Charles “Frog” Phillips; Montgomery, Alabama
“I dropped out in the ninth grade. I went to jail that summer. I was fifteen,” said Charles “Frog” Phillips when we talked on his front porch in the Washington Park neighborhood, on Montgomery’s west side. “I was more concerned with my reputation in the streets and making money than I was with school.”
Phillips, now 30, grew up in various housing projects with a single mother who was addicted to crack cocaine and a younger sister, Crystal, who also dropped out of high school.
He says that while he liked school when he was young—participated in spelling bees and playing football—he didn't feel that he was wanted there.
“Teachers just pass kids on without an education just to get them out of the classroom, so they don't have to deal with them. There’s something wrong with that,” he said.

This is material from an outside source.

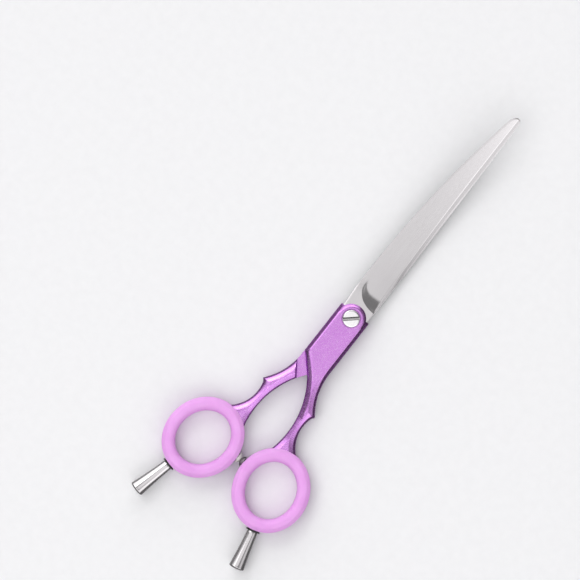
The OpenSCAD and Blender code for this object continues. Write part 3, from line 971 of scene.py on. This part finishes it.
METAL, SILICONE = handle_metal(), ring_silicone()
# The bottom blade's steel is a darkened copy of the same steel: painted shade over the whole blade, seen
# from above as the darker strip beside the top blade's cutting edge
STEEL, SHADED_UNDER_STEEL = blade_steel("blade_steel", 1.0), blade_steel("under_blade_steel_painted_shade", 0.84)
CHROME = turned_metal("polished_metal", (0.67, 0.645, 0.66), 0.10, 0.18, 0.88)
BLACK = soft_plain("washer_rubber", (0.012, 0.012, 0.013), (0.03, 0.03, 0.032), 0.5, 0.7)
PALE = soft_plain("bumper_rubber", (0.68, 0.67, 0.62), (0.78, 0.77, 0.72), 0.12, 0.2, Coat_Weight=1.0)
GUNMETAL = turned_metal("strike_metal", (0.30, 0.29, 0.30), 0.22, 0.34, 0.9)
NYLON = soft_plain("nylon", (0.78, 0.78, 0.75), (0.86, 0.86, 0.83), 0.4, 0.55)
BRASS = turned_metal("brass", (0.80, 0.60, 0.28), 0.18, 0.32)
SPRING = turned_metal("spring_steel", (0.52, 0.52, 0.54), 0.2, 0.32)

for half, flip in (("top", False), ("bottom", True)):
    body = half + "_half"
    finish_piece(handle(half + "_handle_shell", flip), body, "handle_metal", METAL, half + "_handle")
    insert = ring_insert(half + "_insert_soft", flip)
    finish_piece(insert, body, "ring_silicone", SILICONE, half + "_ring_insert")
    rest = finger_rest(half + "_rest_turned", flip)
    finish_piece(rest, half + "_rest", "polished_metal", CHROME, half + "_finger_rest")
    washer = rest_washer(half + "_rest_seal", flip)
    finish_piece(washer, body, "washer_rubber", BLACK, half + "_rest_washer")

top_piece = blade("top_blade_ground", top_borders, False, 1)
finish_piece(top_piece, "top_half", "blade_steel", STEEL, "top_blade")
bottom_piece = blade("bottom_blade_ground", bottom_borders, True, -1)
finish_piece(bottom_piece, "bottom_half", "blade_steel", SHADED_UNDER_STEEL, "bottom_blade")
finish_piece(pivot_screw(), "tension_screw", "polished_metal", screw_metal(), "pivot_screw")
post_piece, disc_piece, pin_piece = bumper_pieces()
finish_piece(post_piece, "bottom_half", "polished_metal", CHROME, "bumper_seat")
finish_piece(disc_piece, "bottom_half", "bumper_rubber", PALE, "bumper_rubber")
finish_piece(pin_piece, "top_half", "polished_metal", GUNMETAL, "strike_pin")

KEPT = {
    "top_tang_rivets": STEEL, "bottom_tang_rivets": STEEL, "threaded_insert": BRASS,
    "pivot_bushing": NYLON, "bearing_washer": NYLON, "tension_washer": SPRING,
}
for node, material in KEPT.items():
    data = frame["nodes"][node].data
    data.materials.clear()
    data.materials.append(material)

At age 10, Phillips joined a gang. Gang members provided the sense of family that he was missing and they encouraged him to sell drugs. By the age of 15 he had dropped out and was committed to being a full time gang member.
Though Phillips committed to turning his life around, after four years in prison, and getting shot in the hip when he was 20, he cannot find work, in part because he does not have a high school diploma. He hasn’t had a job in nine months.
“I've learned a lot since I dropped out of high school, one mistake can mess up your whole life,” Phillips says. “When I was a kid, I dreamed of being a detective or a firefighter. Now I dream of showing my kids a better example of what they can be in life, how important it is to graduate from high school.”
Red; Richmond, California
By Sara Lafleur-Vetter.
Red is 20 years old. He was born at Alta Bates Hospital in Berkeley, but grew up all over the East Bay: Oakland, Richmond, and Antioch. He is the middle child, with a younger brother in school and an older brother hustling in the streets, like him.